Accelerated speciation:
Received wisdom is that the beautiful (or ridiculous if that is your bent) ornamentation of the peacock is the result of the tastes of the peahen.  It makes simplistic sense.  The females mate with males.  The males display their charms.  There must have been a runaway evolution with an extreme result.

That works just fine until you actually look at some birds.  Here are some people and some peafowl.  A peahen is casually pecking for bits of food, either authentically or in thespian mode uninterested in anything else.  A peacock struts up, zeroes in on her, displays his iconic tail, shakes it until it rattles and looks really impressed with himself.  The humans take far more evident interest in the display than does the peahen.  She is anything but driven into instant sexual frenzy. 

There are biologists who hold that the tail is a demonstration of the fitness of the male.  It takes a lot of good genes and good nutrition to make one, so he must be a good catch.  But that means the tail evolved precisely because it reduces fitness.  And her male offspring will suffer the same penalty.

So there is at least a theoretical reason for the tail.  The female likes it, all appearances to the contrary.  Well that theory is testable.  We go back in time and look at the first peafowl.  Were the males drab?  In that case we should acknowledge that something, probably the peahen population, has rewarded increased conspicuity.

But in the absence of this, admittedly impractical observation, one must wonder what else could be going on.

Here’s an idea.  Speciation is of course of enormous interest because it is the mechanism of speciation that drives the development of the mechanism of reduced fertility with reduces consanguinity.

Borrowing from the work of Alfred Russell Wallace, a British man who would have scooped Darwin on evolution by natural selection had Darwin not had the funds and the audacity to publish his book before the less wealthy Wallace could, speciation is very important.  And, if memory serves, one of the first things that an animal form must do when presented with a new ecological niche is to undergo speciation so that it can effectively get selected for traits that will optimize it for the new opportunity.  Call it the Wallace effect if you need a name.  With peafowl, then, there is early on enormous pressure to develop a display that says not, “I am a really sexy, really fit peacock,” but rather, “It’s all right.  I’m a peacock.”  As Aristotle says, your teeth weren’t made for your convenience.  They happened by chance and they persist because they work.  So once the display worked, it persisted.  Sex, peace you philandering liberals, is very conservative.  But quite possibly if we looked at early peacocks their ornamentation would be more striking, not less striking, than what we see today. 

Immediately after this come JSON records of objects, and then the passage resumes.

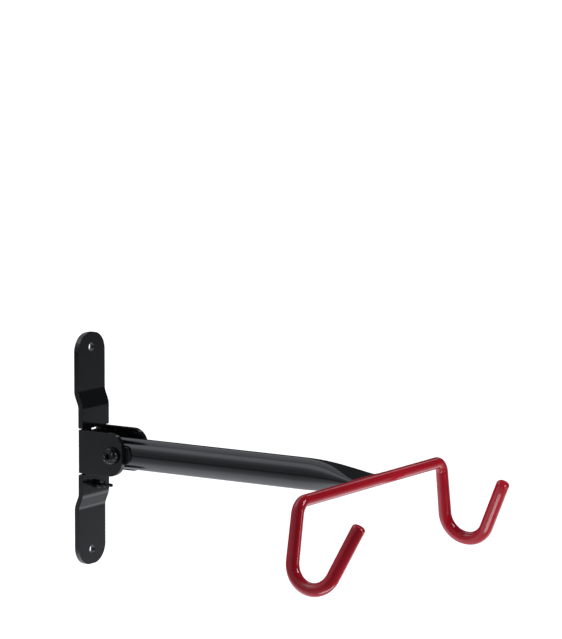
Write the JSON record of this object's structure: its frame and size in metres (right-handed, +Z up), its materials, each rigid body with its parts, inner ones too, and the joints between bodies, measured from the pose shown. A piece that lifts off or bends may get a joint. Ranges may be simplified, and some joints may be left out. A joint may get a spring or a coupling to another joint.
{
  "type": "folding wall bike hanger",
  "caption": "Wall bike hanger with a slim steel wall strip and a tube arm that folds up about a bolt and ends in a red coated double hook for a bicycle frame.",
  "frame": {"origin": "middle of the wall strip, on the wall plane", "axes": "+Z up, +Y into the wall, the arm points to -Y when it is down, +X to the right seen from the front"},
  "size_m": [0.3084, 0.4154, 0.24],
  "materials": {
    "black_paint": "gloss black powder coat",
    "black_bolt": "blackened steel",
    "zinc_steel": "zinc plated",
    "blue_nylon": "nylon",
    "black_plastic": "satin",
    "bare_steel": "bare drawn rod",
    "red_vinyl": "gloss dipped vinyl"
  },
  "bodies": {
    "wall_bracket": {"wall_plate": "black_paint", "catch_stud": "black_paint", "pivot_bolt": "black_bolt", "nut_washer": "zinc_steel", "pivot_nut": "zinc_steel", "nut_insert": "blue_nylon"},
    "arm": {"arm_tube": "black_paint", "pivot_sleeve": "zinc_steel", "saddle_spacer_left": "black_plastic", "saddle_spacer_right": "black_plastic", "yoke_rod": "bare_steel", "vinyl_coating": "red_vinyl"}
  },
  "joints": [
    {"name": "fold", "type": "hinge", "parent": "wall_bracket", "child": "arm", "pos_m": [0, -0.0465, -0.0006], "axis": [-1, 0, 0], "range_deg": [0, 90]}
  ]
}
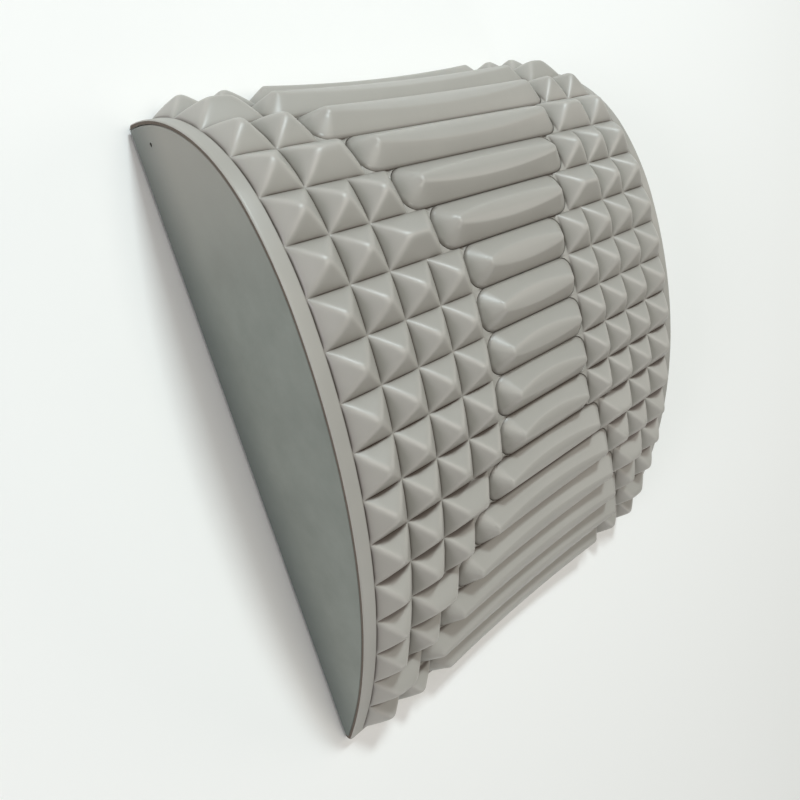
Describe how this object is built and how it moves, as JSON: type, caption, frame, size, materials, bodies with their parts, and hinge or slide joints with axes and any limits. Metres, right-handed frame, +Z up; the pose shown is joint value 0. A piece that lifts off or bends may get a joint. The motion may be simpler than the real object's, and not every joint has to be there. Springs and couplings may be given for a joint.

There is a clue.  (Andrew F. Hugall and Devi Stuart-Fox Accelerated Speciation in Colour-Polymorphic birds NATURE vol. 485 no. 7500 May 31, 2012 page 631)  Looking at species of birds that vary greatly in their appearance, it turns out that those that very more can undergo speciation faster.  And once speciation is accomplished the variability declines.  Now losing an optional appearance is not exactly the same as losing the intensity of an appearance, but it would seem that the two processes are a bit similar.